EPB-waarschuwingsmelding

Werkingsvoorwaarde(n)

  • Proberen weg te rijden met ingetrapt gaspedaal terwijl de EPB ingeschakeld is

  • De veiligheidsgordel van de bestuurder is niet vastgemaakt en de motorkap, het bestuurdersportier of de achterklep is open

  • Er is een probleem met het voertuig

  • Overgang van AUTO HOLD naar EPB werkt niet goed

  • EPB is aangedrukt terwijl AUTO HOLD geactiveerd is vanwege het signaal van de elektronische stabiliteitsregeling (ESC)

Controlelampje storing EPB

Als het controlelampje storing EPB niet uitgaat of tijdens het rijden gaat branden, of niet gaat branden als het contact in de ON-stand wordt gezet, wijst dit mogelijk op een storing in de EPB.

Laat uw auto in dat geval zo spoedig mogelijk nakijken door een professionele werkplaats. Kia raadt aan om een officiële Kia-dealer/servicepartner te bezoeken.

OPMERKING
  • Het EPB-waarschuwingslampje gaat mogelijk branden als de EPB-schakelaar abnormaal werkt. Zet de motor uit, wacht enkele minuten en zet de motor weer aan. Het waarschuwingslampje dooft en de EPB-schakelaar werkt weer normaal. Als het EPB-waarschuwingslampje echter nog altijd brandt, moet u het systeem laten controleren door een professionele werkplaats. Kia raadt aan om een officiële Kia-dealer/servicepartner te bezoeken.

  • Als het waarschuwingslampje van de handrem niet gaat branden of gaat knipperen, hoewel de EPB-schakelaar omhoog werd getrokken, dan is de EPB niet aangedrukt.

  • Druk op de EPB-schakelaar en trek hem daarna omhoog als het waarschuwingslampje van de handrem gaat knipperen wanneer het EPB-waarschuwingslampje brandt. Druk hem nogmaals terug in de oorspronkelijke positie en trek hem weer omhoog. Laat het systeem nakijken door een professionele werkplaats als de EPB-waarschuwing niet verdwijnt. Kia raadt aan om een officiële Kia-dealer/servicepartner te bezoeken.

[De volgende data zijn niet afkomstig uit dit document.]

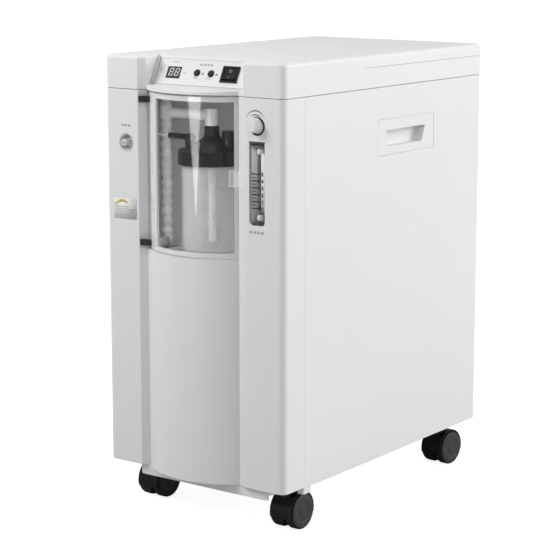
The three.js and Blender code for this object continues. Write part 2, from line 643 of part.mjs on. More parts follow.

Noodremmen met de EPB-schakelaar

Trek en houd de EPB-schakelaar omhoog om de noodrem in werking te stellen.

WAARSCHUWING

Activeer de elektronische parkeerrem (EPB) niet terwijl de auto in beweging is, tenzij er sprake is van een noodgeval. Wanneer tijdens het rijden met een normale snelheid de EPB wordt geactiveerd, kunt u plotseling de controle over de auto verliezen. Activeer de EPB voorzichtig wanneer u deze moet gebruiken om de auto tot stilstand te brengen.

OPMERKING

Tijdens het noodremmen met de EPB gaat het waarschuwingslampje van de handrem branden om aan te geven dat het systeem in werking is.

Als de EPB niet correct wordt vrijgegeven

Laad het voertuig op een oprijwagen. Breng uw voertuig naar een professionele werkplaats en laat het systeem nakijken. Kia raadt aan om een officiële Kia-dealer/servicepartner te bezoeken.